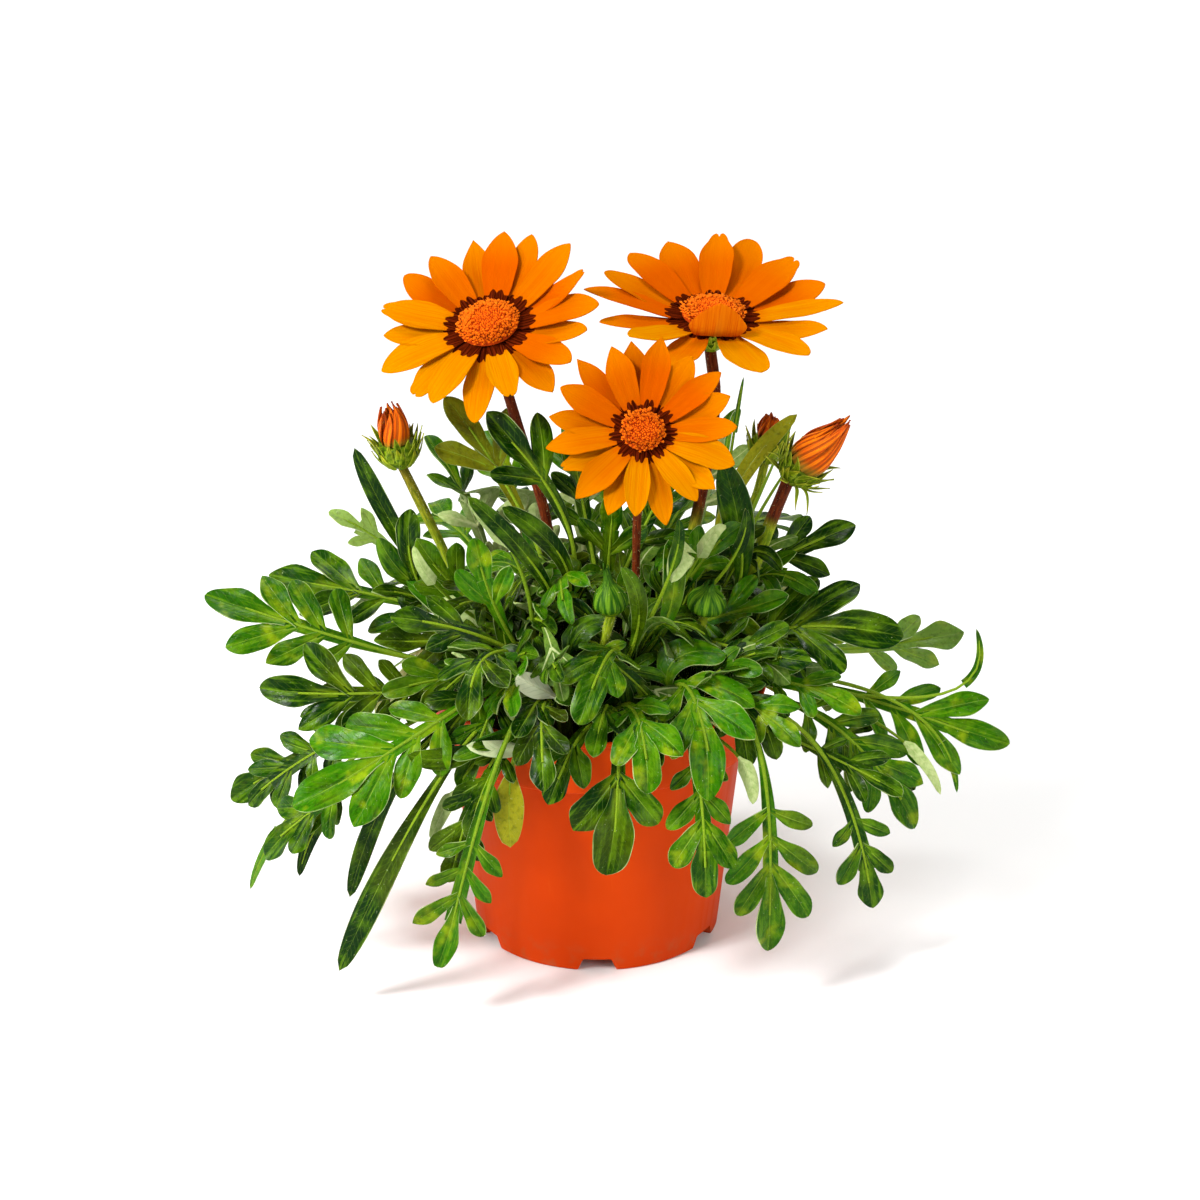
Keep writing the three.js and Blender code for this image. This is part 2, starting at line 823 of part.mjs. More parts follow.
/** Adds a stem from the soil to the foot of a cup, fused with that cup. */
function addStem({ name, foot, via, stemRadius }, frame, cup, cupFoot, material) {
  const end = at(0, 0, cupFoot + 1).applyMatrix4(frame);
  const curve = stemCurve(foot, ...via.map((point) => at(...point)), end);
  addPart(`${name}_stem`, fuse([stalk(curve, stemRadius, STEM.sides, STEM.steps), cup]), material);
  feet.push({ foot, radius: stemRadius });
}

for (const bloom of BLOOMS) {
  const frame = headFrame(bloom.centre, bloom.axis);
  const uphill = uphillTurn(frame);
  const root = bloom.discRadius + 1;
  const profile = (i, share) => {
    const climb = bloom.lean * Math.cos(radians((360 * i) / bloom.petals) - uphill);
    const end = bloom.reach * (1 + 0.05 * wobble(bloom.petals, i));
    const rise = bloom.rise + climb + 1.3 * wobble(bloom.petals, i + 30);
    const layer = i % 2 ? -PETAL.layer : PETAL.layer;
    return [root + share * (end - root), rise * share ** 1.4 + layer * Math.sin(Math.PI * share)];
  };
  const petals = rayPetals(frame, bloom.petals, root, bloom.halfWidth, profile);
  addPart(`${bloom.name}_petals`, petals, PETAL_ORANGE);
  addPart(`${bloom.name}_disc`, floretDisc(frame, bloom.discRadius - 0.5), DISC_BROWN);

  const cupTop = -PETAL.hubHalfThickness - GAP;
  const cupProfile = [
    [2.2, -bloom.cupHeight],
    [5, -0.7 * bloom.cupHeight],
    [6.4, -0.3 * bloom.cupHeight],
    [6, cupTop],
  ];
  const cup = bractCup(frame, cupProfile, [8.4, cupTop - 0.2]);
  addStem(bloom, frame, cup, -bloom.cupHeight, STEM_RED);
}

// ---------------------------------------------------------------- buds

const BUDS = [
  {
    name: "bud_left",
    centre: [-67.5, 0, 172],
    axis: [-0.16, -0.1, 0.98],
    cup: [7, 9],
    bundle: { petals: 8, reach: 4.2, height: 14, flare: 0.7 },
    bractTip: [9.5, 14],
    stemRadius: 1.7,
    foot: [-26, 11],
    via: [[-46, 6, 122], [-56, 2, 146]],
  },
  {
    name: "bud_right",
    centre: [66, 0, 168],
    axis: [0.62, -0.25, 0.74],
    cup: [7.5, 8],
    bundle: { petals: 10, reach: 4.6, height: 23, flare: 1.1 },
    bractTip: [11, 13],
    stemRadius: 2.3,
    foot: [34, 11],
    via: [[50, 2, 121], [59, 0, 148]],
  },
  {
    name: "bud_back",
    centre: [60, 30, 164],
    axis: [0.1, 0, 0.99],
    cup: [6.5, 9],
    bundle: { petals: 6, reach: 3.4, height: 9, flare: 0.6 },
    bractTip: [8, 13],
    stemRadius: 1.5,
    foot: [14, 23],
    via: [[42, 27, 125], [56, 29, 150]],
  },
  {
    name: "bud_front",
    centre: [5, -44, 134],
    axis: [-0.1, -0.1, 0.98],
    cup: [5.2, 11],
    bractTip: [3, 19],
    stemRadius: 1.6,
    foot: [-5, -27],
    via: [[0, -36, 112]],
  },
  {
    name: "bud_middle",
    centre: [37, -25, 128],
    axis: [0.1, -0.3, 0.95],
    cup: [6, 9],
    bractTip: [5, 14],
    stemRadius: 1.6,
    foot: [26, -16],
    via: [[32, -23, 106]],
  },
];

for (const bud of BUDS) {
  const frame = headFrame(bud.centre, bud.axis);
  const [radius, height] = bud.cup;
  const rim = bud.bundle ? [0.9 * radius, height] : [0.45 * radius, height];
  const cupProfile = [[1.6, 0], [0.85 * radius, 0.3 * height], [radius, 0.65 * height], rim];
  addStem(bud, frame, bractCup(frame, cupProfile, bud.bractTip), 0, BUD_GREEN);
  if (bud.bundle) {
    const { petals, reach, height: rise, flare } = bud.bundle;
    const floor = height + GAP + PETAL.hubHalfThickness;
    const profile = (i, share) => {
      const belly = 1 + 0.3 * Math.sin(Math.PI * share);
      const spread = 1 + share * (flare - 1 + 0.25 * wobble(petals, i));
      return [reach * belly * spread, floor + rise * share * (0.94 + 0.06 * wobble(petals, i + 9))];
    };
    const halfWidth = (1.1 * Math.PI * reach) / petals;
    addPart(`${bud.name}_petals`, rayPetals(frame, petals, reach, halfWidth, profile), PETAL_ORANGE);
  }
}

// ---------------------------------------------------------------- pot and soil

/** The radius of the pot's body at a height, on its outside or `inset` further in. */
function bodyRadius(height, inset = 0) {
  const share = height / POT.collarFoot;
  return POT.baseRadius + share * (POT.shoulderRadius - POT.baseRadius) - inset;
}

/** The same for the wider collar below the rim. */
function collarRadius(height, inset = 0) {
  const share = (height - POT.collarFoot) / (POT.height - POT.collarFoot);
  return POT.collarRadius + share * (POT.rimRadius - POT.lipWidth - POT.collarRadius) - inset;
}

function potSolid() {
  const { height, wall, collarFoot, channelHeight: channel, padRadius: pad } = POT;
  const footOuter = POT.baseRadius - POT.footRound;
  const footInner = footOuter - POT.footWidth;
  const lip = height - POT.lipHeight;
  const profile = [
    [0, 0],
    [pad, 0],
    [pad + 1, channel],
    [footInner, channel],
    [footInner + 0.4, 0],
    [footOuter, 0],
    [bodyRadius(2.5), 2.5],
    [bodyRadius(collarFoot - 1), collarFoot - 1],
    [collarRadius(collarFoot), collarFoot],
    [collarRadius(lip), lip],
    [POT.rimRadius, lip + 0.4],
    [POT.rimRadius, height - 0.5],
    [POT.rimRadius - 0.5, height],
    [collarRadius(height, wall), height],
    [collarRadius(collarFoot + wall, wall), collarFoot + wall],
    [bodyRadius(collarFoot, wall), collarFoot],
    [bodyRadius(channel + wall, wall), channel + wall],
    [pad, channel + wall],
    [pad - 1, wall],
    [0, wall],
  ];
  const blank = turned(profile);
  const [foot, top, corner] = [0.5 * NOTCH.footWidth, 0.5 * NOTCH.topWidth, 1];
  const half = [
    [foot, -2],
    [foot, 0],
    [top, NOTCH.height - corner],
    [top - corner, NOTCH.height],
  ];
  const mirrored = half.map(([x, y]) => [-x, y]).reverse();
  const cutter = new THREE.Shape([...half, ...mirrored].map(([x, y]) => new THREE.Vector2(x, y)));
  const cuts = Array.from({ length: NOTCH.count }, (_, i) =>
    solidOf(
      new THREE.ExtrudeGeometry(cutter, { depth: NOTCH.depth, bevelEnabled: false, steps: 1 })
        .translate(0, 0, POT.baseRadius - 0.6 * NOTCH.depth)
        .rotateX(Math.PI / 2)
        .rotateZ((2 * Math.PI * i) / NOTCH.count),
    ),
  );
  return cuts.reduce((pot, cut) => pot.subtract(cut), blank);
}

/** The uneven top of the soil, closed by a flat floor a little below it. */
function soilLumps(edge, rimHeight) {
  const { rings, sides } = SOIL;
  const floor = rimHeight - SOIL.lumpDepth;
  const points = [at(0, 0, SOIL.level), at(0, 0, floor)];
  const [middle, under] = [0, 1];
  const circle = (reach, turn, heightOf) =>
    Array.from({ length: sides }, (_, j) => {
      const height = heightOf(j);
      return points.push(polar(reach, (360 * (j + turn)) / sides, height)) - 1;
    });
  const circles = [];
  for (let i = 1; i < rings; i += 1) {
    const reach = (edge * i) / rings;
    const sunk = SOIL.level - SOIL.crown * (i / rings) ** 2;
    circles.push(circle(reach, 0.5 * i, (j) => sunk + SOIL.lump * wobble(j, 5 * i)));
  }
  circles.push(circle(edge, 0.5 * rings, () => rimHeight));
  circles.push(circle(edge, 0.5 * rings, () => floor));
  const triangles = [];
  for (let j = 0; j < sides; j += 1) {
    const next = (j + 1) % sides;
    triangles.push([middle, circles[0][j], circles[0][next]]);
    for (let i = 1; i < circles.length; i += 1) {
      const [inner, outer] = [circles[i - 1], circles[i]];
      triangles.push([inner[j], outer[j], inner[next]], [inner[next], outer[j], outer[next]]);
    }
    triangles.push([circles.at(-1)[j], under, circles.at(-1)[next]]);
  }
  return solidFrom(points, triangles);
}

function soilSolid() {
  const { wall, collarFoot, channelHeight: channel, padRadius: pad } = POT;
  const inset = wall + GAP + 0.2;
  const floor = channel + inset;
  const ledge = collarFoot + inset + 0.2;
  const rimHeight = SOIL.level - SOIL.crown;
  const edge = collarRadius(rimHeight, inset);
  const walls = [
    [0, inset],
    [pad - 1.3, inset],
    [pad - 0.3, floor],
    [bodyRadius(floor, inset), floor],
    [bodyRadius(collarFoot, inset), collarFoot + 0.5],
    [collarRadius(ledge, inset), ledge],
    [edge, rimHeight],
    [0, rimHeight],
  ];
  let soil = turned(walls, SOIL.wallSides).add(soilLumps(edge - 0.4, rimHeight + 0.3));
  const top = SOIL.level + 6;
  const low = SOIL.level - STEM.sink - GAP;
  for (const { foot, radius } of feet) {
    const bore = radius + 2 * GAP;
    const hole = new THREE.CylinderGeometry(bore, bore, top - low, SOIL.holeSides)
      .rotateX(Math.PI / 2)
      .translate(foot[0], foot[1], 0.5 * (top + low));
    soil = soil.subtract(solidOf(hole));
  }
  return soil;
}

addPart("pot", potSolid(), POT_PLASTIC);
addPart("soil", soilSolid(), PEAT);

export default plant;
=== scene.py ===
"""A gazania in its nursery pot: fine leaves, blooms, buds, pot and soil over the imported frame.

Lengths in the tables are millimetres in the part's own frame, +Z up, front -Y.
"""

import math

import bpy
import numpy as np
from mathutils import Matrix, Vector, noise


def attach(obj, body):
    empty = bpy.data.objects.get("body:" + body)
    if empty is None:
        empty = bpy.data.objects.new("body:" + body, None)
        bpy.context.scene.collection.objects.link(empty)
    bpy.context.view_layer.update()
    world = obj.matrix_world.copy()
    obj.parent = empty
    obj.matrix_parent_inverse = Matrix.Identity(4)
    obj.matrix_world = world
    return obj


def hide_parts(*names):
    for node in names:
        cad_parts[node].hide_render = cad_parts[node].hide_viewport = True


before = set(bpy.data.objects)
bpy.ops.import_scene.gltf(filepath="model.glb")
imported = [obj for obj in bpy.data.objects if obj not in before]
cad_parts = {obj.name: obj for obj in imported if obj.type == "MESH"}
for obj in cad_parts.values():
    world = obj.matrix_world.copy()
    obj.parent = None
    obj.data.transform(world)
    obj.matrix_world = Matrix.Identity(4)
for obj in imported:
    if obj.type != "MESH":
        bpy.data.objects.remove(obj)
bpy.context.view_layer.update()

MM = 0.001

# ---------------------------------------------------------------- the plant's dimensions

LEAF = {
    "rib": 1.0,
    "web": (1.6, 2.9),
    "pair_step": 9.5,
    "lobed_share": 0.92,
    "lobe_lengths": (0.62, 0.98),
    "lobe_degrees": (64, 37),
    "end_lobe": 1.2,
    "fold": 0.16,
    "droop": 110,
    "side_tips": (0.46, 0.88),
    "end_tip": (0.44, 0.8),
}
# rows and columns of a lobe and of a plain blade: large leaves, then young ones
LOBE_GRID = ((16, 9), (10, 5))
BLADE_GRID = ((30, 11), (16, 7))
# the soil's level, how deep under it stems start, how much of that isn't drawn, how far they rise before they
# bend, and a shoot's radius, all in millimetres; then the hairs on a stem
SOIL_LEVEL, STEM_SINK, STEM_HIDDEN, STEM_RISE, SHOOT_RADIUS, STEM_HAIRS = 84, 12, 8.0, 4, 2.2, 900
# where leaves leave a shoot's stalk, as shares of its length: the first, how much lower each next one, and
# the extra ones
LEAF_START, LEAF_STEP, EXTRA_START = 0.97, 0.05, 0.93
# half the thickness of the hub under a bloom's petals, and the gap between pieces
HUB_HALF, GAP = 0.8, 0.3
SEEDS = dict(shoots=100, blooms=400, buds=500, soil=7)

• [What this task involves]
Extract and reproduce exactly the lines opening with the line containing "const low = SOIL.level - STEM.sink - GAP;" and closing with the line containing "bpy.context.scene.collection.objects.link(empty)", inclusive.

• [Answer to this task]
  const low = SOIL.level - STEM.sink - GAP;
  for (const { foot, radius } of feet) {
    const bore = radius + 2 * GAP;
    const hole = new THREE.CylinderGeometry(bore, bore, top - low, SOIL.holeSides)
      .rotateX(Math.PI / 2)
      .translate(foot[0], foot[1], 0.5 * (top + low));
    soil = soil.subtract(solidOf(hole));
  }
  return soil;
}

addPart("pot", potSolid(), POT_PLASTIC);
addPart("soil", soilSolid(), PEAT);

export default plant;
=== scene.py ===
"""A gazania in its nursery pot: fine leaves, blooms, buds, pot and soil over the imported frame.

Lengths in the tables are millimetres in the part's own frame, +Z up, front -Y.
"""

import math

import bpy
import numpy as np
from mathutils import Matrix, Vector, noise


def attach(obj, body):
    empty = bpy.data.objects.get("body:" + body)
    if empty is None:
        empty = bpy.data.objects.new("body:" + body, None)
        bpy.context.scene.collection.objects.link(empty)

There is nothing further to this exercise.